Today, Mr. Lippin said, because “technology has had a tremendous effect on what consumers watch and don’t watch,” the marketers “are coming to us asking how to place their products and brands into the entertainment world, for maximum effectiveness.”
The list of marketers engaged in product placement and branded entertainment is lengthening each week, particularly online. Their ranks were once dominated by makers of packaged foods, soft drinks and other lower-priced products, which could be easily inserted into the background of a scene.
But that is changing, as illustrated by the five sponsors of “Gold Rush,” a game in the form of a seven-week, online reality series from Mark Burnett Productions, the creator of placement-laden programs like “The Apprentice” on NBC and “Survivor” on CBS.
“Gold Rush,” which is to begin on Sept. 13 on a Web site operated by the AOL division of Time Warner (aol.com/goldrush), will have only one packaged-goods sponsor, the Coca-Cola Zero brand sold by the Coca-Cola Company.

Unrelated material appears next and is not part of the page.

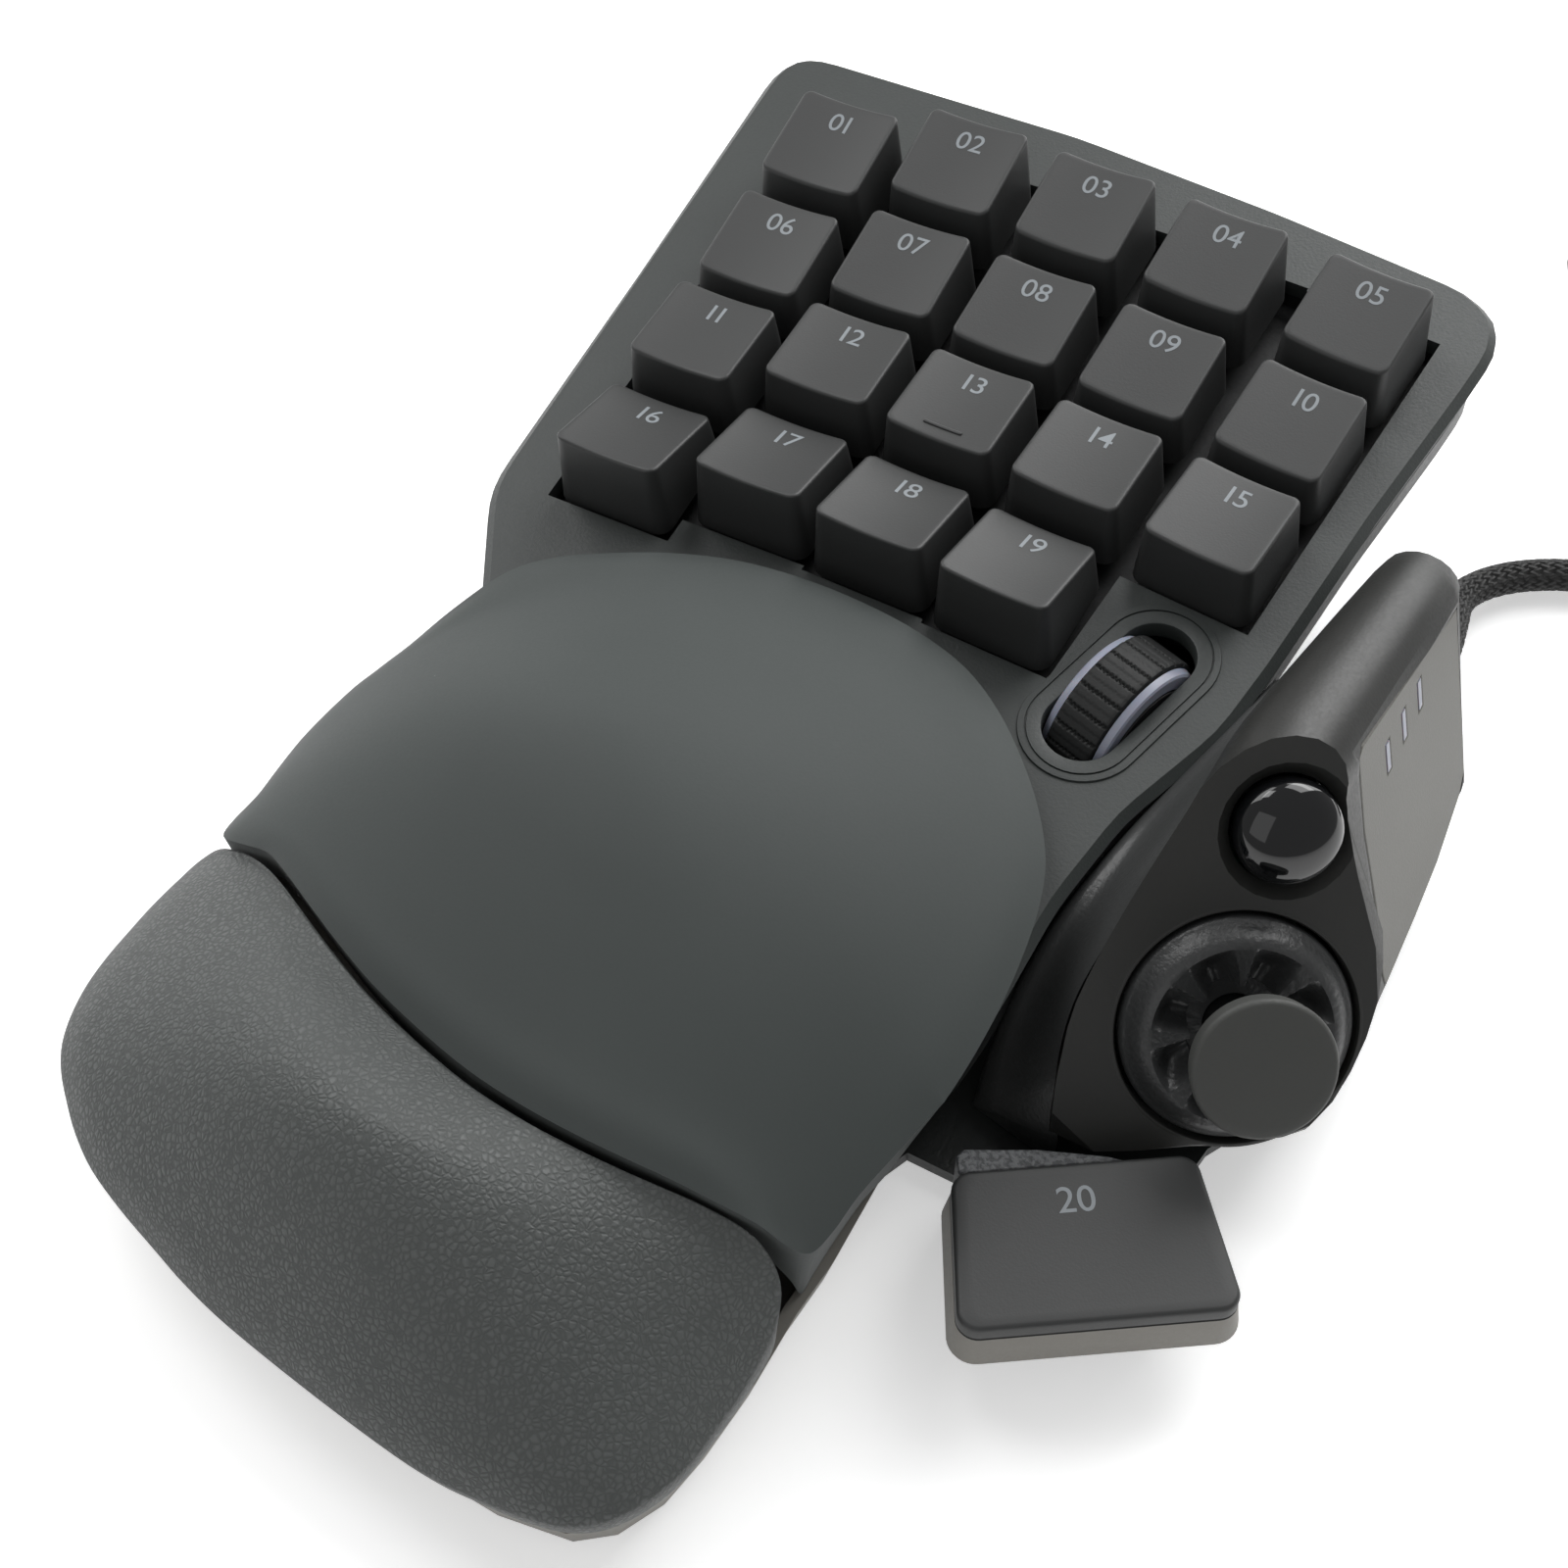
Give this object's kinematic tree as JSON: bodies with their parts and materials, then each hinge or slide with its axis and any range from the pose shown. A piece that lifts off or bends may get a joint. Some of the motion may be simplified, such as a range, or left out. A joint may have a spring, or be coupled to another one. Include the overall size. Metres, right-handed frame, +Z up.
{
  "type": "gaming keypad",
  "caption": "Left-hand keypad: a sloping deck of stepped keys with a scroll wheel, a thumb module with stick and button, and a domed palm rest with a wrist cushion.",
  "frame": {"origin": "on the desk under the middle of the keypad, its cord left out", "axes": "+X to the right of the user, to the thumb side; +Y away from the user; +Z up"},
  "size_m": [0.2483, 0.2982, 0.0564],
  "materials": {
    "key": "satin black caps",
    "shell": "fine-grained black",
    "housing": "fine-grained black",
    "inner": "plain black",
    "board": "green laminate",
    "palm": "soft-touch dark grey",
    "leather": "grained black leatherette over foam",
    "rubber": "matt black",
    "light": "milky, pale blue-grey",
    "gloss": "polished black",
    "metal": "satin",
    "plate": "satin mid grey",
    "cord": "black braid"
  },
  "bodies": {
    "base": {"base_plate": "housing", "rear_housing": "housing", "top_shell": "shell", "key_guide_plate": "inner", "main_circuit_board": "board", "wheel_bezel": "gloss", "wheel_bracket": "metal", "thumb_module_shell": "shell", "module_saddle": "shell", "thumb_side_plate": "plate", "mode_light_pipe": "light", "stick_sensor": "inner", "thumb_circuit_board": "board", "thumb_key_cradle": "inner", "foot_rear_left": "rubber", "foot_rear_right": "rubber", "foot_front_right": "rubber", "base_screw": "metal", "cord_strain_relief": "rubber", "cable_run": "cord", "cable_coil": "cord", "cable_tie": "rubber", "plug_body": "rubber", "plug_shell": "metal"},
    "key_01": {"keycap_01": "key"},
    "key_02": {"keycap_02": "key"},
    "key_03": {"keycap_03": "key"},
    "key_04": {"keycap_04": "key"},
    "key_05": {"keycap_05": "key"},
    "key_06": {"keycap_06": "key"},
    "key_07": {"keycap_07": "key"},
    "key_08": {"keycap_08": "key"},
    "key_09": {"keycap_09": "key"},
    "key_10": {"keycap_10": "key"},
    "key_11": {"keycap_11": "key"},
    "key_12": {"keycap_12": "key"},
    "key_13": {"keycap_13": "key"},
    "key_14": {"keycap_14": "key"},
    "key_15": {"keycap_15": "key"},
    "key_16": {"keycap_16": "key"},
    "key_17": {"keycap_17": "key"},
    "key_18": {"keycap_18": "key"},
    "key_19": {"keycap_19": "key"},
    "key_20": {"keycap_20": "key"},
    "scroll_wheel": {"wheel_tread": "rubber", "wheel_hub": "inner", "wheel_light_ring_left": "light", "wheel_light_ring_right": "light"},
    "side_button": {"thumb_button": "gloss"},
    "gimbal": {"gimbal_ring": "metal"},
    "stick": {"direction_pad": "inner", "stick_stem": "inner", "stick_cap": "rubber"},
    "palm_rest": {"palm_dome": "palm", "wrist_cushion": "leather", "palm_rest_tray": "plate", "slide_tongue_left": "metal", "slide_tongue_right": "metal", "foot_palm_left": "rubber", "foot_palm_right": "rubber"}
  },
  "joints": [
    {"name": "key_01_press", "type": "slide", "parent": "base", "child": "key_01", "axis": [0, 0.1219, -0.9925], "range_m": [0, 0.0035], "stiffness_N_per_m": 150, "springref_m": -0.001},
    {"name": "key_02_press", "type": "slide", "parent": "base", "child": "key_02", "axis": [0, 0.1219, -0.9925], "range_m": [0, 0.0035], "stiffness_N_per_m": 150, "springref_m": -0.001},
    {"name": "key_03_press", "type": "slide", "parent": "base", "child": "key_03", "axis": [0, 0.1219, -0.9925], "range_m": [0, 0.0035], "stiffness_N_per_m": 150, "springref_m": -0.001},
    {"name": "key_04_press", "type": "slide", "parent": "base", "child": "key_04", "axis": [0, 0.1219, -0.9925], "range_m": [0, 0.0035], "stiffness_N_per_m": 150, "springref_m": -0.001},
    {"name": "key_05_press", "type": "slide", "parent": "base", "child": "key_05", "axis": [0, 0.1219, -0.9925], "range_m": [0, 0.0035], "stiffness_N_per_m": 150, "springref_m": -0.001},
    {"name": "key_06_press", "type": "slide", "parent": "base", "child": "key_06", "axis": [0, 0.1219, -0.9925], "range_m": [0, 0.0035], "stiffness_N_per_m": 150, "springref_m": -0.001},
    {"name": "key_07_press", "type": "slide", "parent": "base", "child": "key_07", "axis": [0, 0.1219, -0.9925], "range_m": [0, 0.0035], "stiffness_N_per_m": 150, "springref_m": -0.001},
    {"name": "key_08_press", "type": "slide", "parent": "base", "child": "key_08", "axis": [0, 0.1219, -0.9925], "range_m": [0, 0.0035], "stiffness_N_per_m": 150, "springref_m": -0.001},
    {"name": "key_09_press", "type": "slide", "parent": "base", "child": "key_09", "axis": [0, 0.1219, -0.9925], "range_m": [0, 0.0035], "stiffness_N_per_m": 150, "springref_m": -0.001},
    {"name": "key_10_press", "type": "slide", "parent": "base", "child": "key_10", "axis": [0, 0.1219, -0.9925], "range_m": [0, 0.0035], "stiffness_N_per_m": 150, "springref_m": -0.001},
    {"name": "key_11_press", "type": "slide", "parent": "base", "child": "key_11", "axis": [0, 0.1219, -0.9925], "range_m": [0, 0.0035], "stiffness_N_per_m": 150, "springref_m": -0.001},
    {"name": "key_12_press", "type": "slide", "parent": "base", "child": "key_12", "axis": [0, 0.1219, -0.9925], "range_m": [0, 0.0035], "stiffness_N_per_m": 150, "springref_m": -0.001},
    {"name": "key_13_press", "type": "slide", "parent": "base", "child": "key_13", "axis": [0, 0.1219, -0.9925], "range_m": [0, 0.0035], "stiffness_N_per_m": 150, "springref_m": -0.001},
    {"name": "key_14_press", "type": "slide", "parent": "base", "child": "key_14", "axis": [0, 0.1219, -0.9925], "range_m": [0, 0.0035], "stiffness_N_per_m": 150, "springref_m": -0.001},
    {"name": "key_15_press", "type": "slide", "parent": "base", "child": "key_15", "axis": [0, 0.1219, -0.9925], "range_m": [0, 0.0035], "stiffness_N_per_m": 150, "springref_m": -0.001},
    {"name": "key_16_press", "type": "slide", "parent": "base", "child": "key_16", "axis": [0, 0.1219, -0.9925], "range_m": [0, 0.0035], "stiffness_N_per_m": 150, "springref_m": -0.001},
    {"name": "key_17_press", "type": "slide", "parent": "base", "child": "key_17", "axis": [0, 0.1219, -0.9925], "range_m": [0, 0.0035], "stiffness_N_per_m": 150, "springref_m": -0.001},
    {"name": "key_18_press", "type": "slide", "parent": "base", "child": "key_18", "axis": [0, 0.1219, -0.9925], "range_m": [0, 0.0035], "stiffness_N_per_m": 150, "springref_m": -0.001},
    {"name": "key_19_press", "type": "slide", "parent": "base", "child": "key_19", "axis": [0, 0.1219, -0.9925], "range_m": [0, 0.0035], "stiffness_N_per_m": 150, "springref_m": -0.001},
    {"name": "key_20_press", "type": "slide", "parent": "base", "child": "key_20", "axis": [0, 0, -1], "range_m": [0, 0.002], "stiffness_N_per_m": 250, "springref_m": -0.001},
    {"name": "side_button_press", "type": "slide", "parent": "base", "child": "side_button", "axis": [-0.4385, 0.6675, -0.6018], "range_m": [0, 0.0012], "stiffness_N_per_m": 400, "springref_m": -0.0005},
    {"name": "wheel_roll", "type": "hinge", "parent": "base", "child": "scroll_wheel", "pos_m": [0.0277, 0.01685, 0.03014], "axis": [0.9613, -0.2736, -0.0336], "continuous": true},
    {"name": "stick_tilt_side", "type": "hinge", "parent": "base", "child": "gimbal", "pos_m": [0.05597, -0.01186, 0.02195], "axis": [-0.1339, 0.6136, 0.7782], "range_deg": [-7.5, 7.5], "stiffness_Nm_per_rad": 0.05},
    {"name": "stick_tilt_front", "type": "hinge", "parent": "gimbal", "child": "stick", "pos_m": [0.05597, -0.01186, 0.02195], "axis": [0.8887, 0.4218, -0.1797], "range_deg": [-7.5, 7.5], "stiffness_Nm_per_rad": 0.05},
    {"name": "palm_rest_slide", "type": "slide", "parent": "base", "child": "palm_rest", "axis": [0, -1, 0], "range_m": [0, 0.012]}
  ]
}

The others are a retailer, Best Buy; an automaker, the Chevrolet division of General Motors; a wireless carrier, T-Mobile; and a bank, Washington Mutual.
The placements will include using Chevrolet cars and trucks to drive contestants to competitions — and to transport the $2.2 million in gold to be hidden around the country that lends the series its name.
AOL has included product placement in previous online series like “The Biz,” sponsored by Chevrolet and Sprint, but those were “baby steps” compared with its aggressive pursuit of sponsors for “Gold Rush,” said Kathleen Kayse, executive vice president for sales and partnership alliances at the AOL Media Networks unit of AOL in New York.
The biggest problem with product placement and branded entertainment is how often projects blur or cross the line that traditionally separates editorial content and advertising, potentially alienating the consumers they are meant to woo.
“We’ve got experience understanding what consumers are willing to accept as entertainment and what they are not willing to accept as commercialization,” Ms. Kayse said.
“The last thing we want to do is put the consumer in the position of feeling it’s too commercialized,” she added.